Running in Buenos Aires was hugely motivating, with the parks full of sporty types, from the many runners and walkers, through skaters, cyclists, martial artists and even weightlifters who had brought a van load of barbells out into the sun.
The city is laid out on a grid system which is rarely good for running, with the frequent intersections and traffic lights. Especially when having to cross roads with fourteen lanes like Avenue del Libertador!
There appears to be a fashion for walking at least a dozen dogs together in the parks of Buenos Aires, preferably mixing all shapes and sizes of dog in a single group. The sight of dozens of dog walkers was amusing and the dogs were well behaved and did not cause any problems for runners.
Costenera Sur Ecological Reserve
The nature reserve of Costenera Sur provides an escape from the traffic, with an 8km loop around the edge of the reserve, and a couple of shorter trails across the middle. The outer loop takes in the Rio de la Plata, with the relaxing sound of waves lapping against the shore. Uruguay is on the far bank, but too far away to see.
The reserve is busy with runners, cyclists and walkers, but the paths are wide enough to provide plenty of space for everybody. A relaxing, flat run, but note that the park is closed on Mondays, as are most of the tourist attractions in Buenos Aires.
Puerto Madero Docks
Adjacent to Costenera Sur are the Puerto Madero Docks, four vast basins separated by foot and road bridges. The mixture of refurbished docks and modern glass and steel towers makes for a great backdrop to a run.

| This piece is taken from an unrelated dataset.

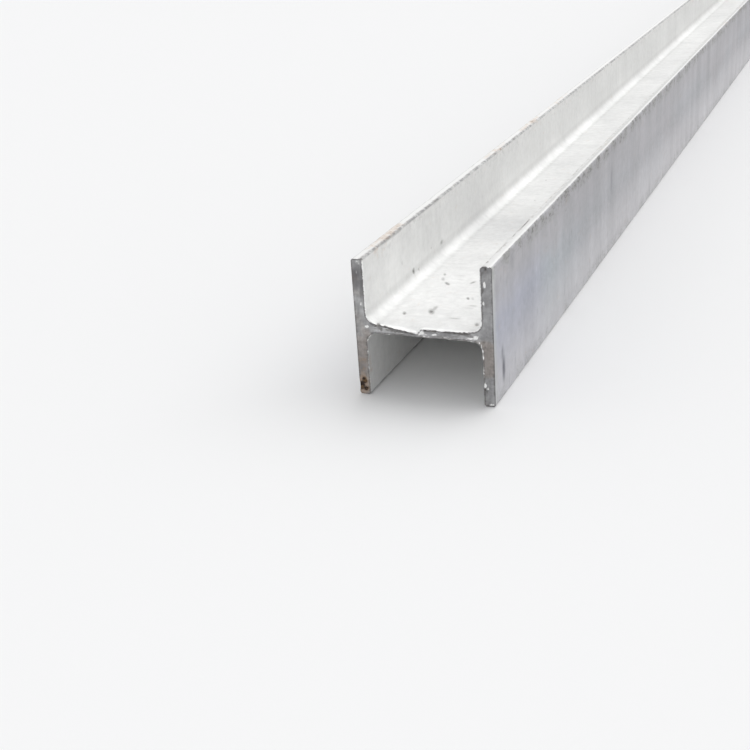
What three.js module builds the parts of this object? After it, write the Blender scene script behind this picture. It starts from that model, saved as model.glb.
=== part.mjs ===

In addition to the pedestrian routes around the docks, the roads of Puerto Madero are relatively quiet and make for good running.
|The view from Dock #4|
Just visible in this photo in the Puente de la Mujer footbridge.
Parks around Palermo
Further North is the district of Palermo, home to many parks which link up to form another mostly traffic-free running route, full of lakes, trees and trails. At the Southern end is the Recoleta Cemetery where you can head north through Plaza de las Naciones Unidas with the sculpture of a giant flower, and alongisde Avenue del Libertador to Jardin Japones and the lake of Parque Tres de Febrero. From here just keep running until you hit Lago de Regetas. There are some busy roads to cross, but its almost entirely traffic-free
There is a marked 10km trail, complete with sets of pull up bars, sit up bars and the like at regular intervals. This is a great place to meet other runners and throw in a bit of cross training at the same time. There is a map next to the lake at the end of Avenue Infanta Isabel, and the running route takes a long loop around Lago de Regetas.
If you are on holiday in Buenos Aires, be sure to explore the parks and get in some running.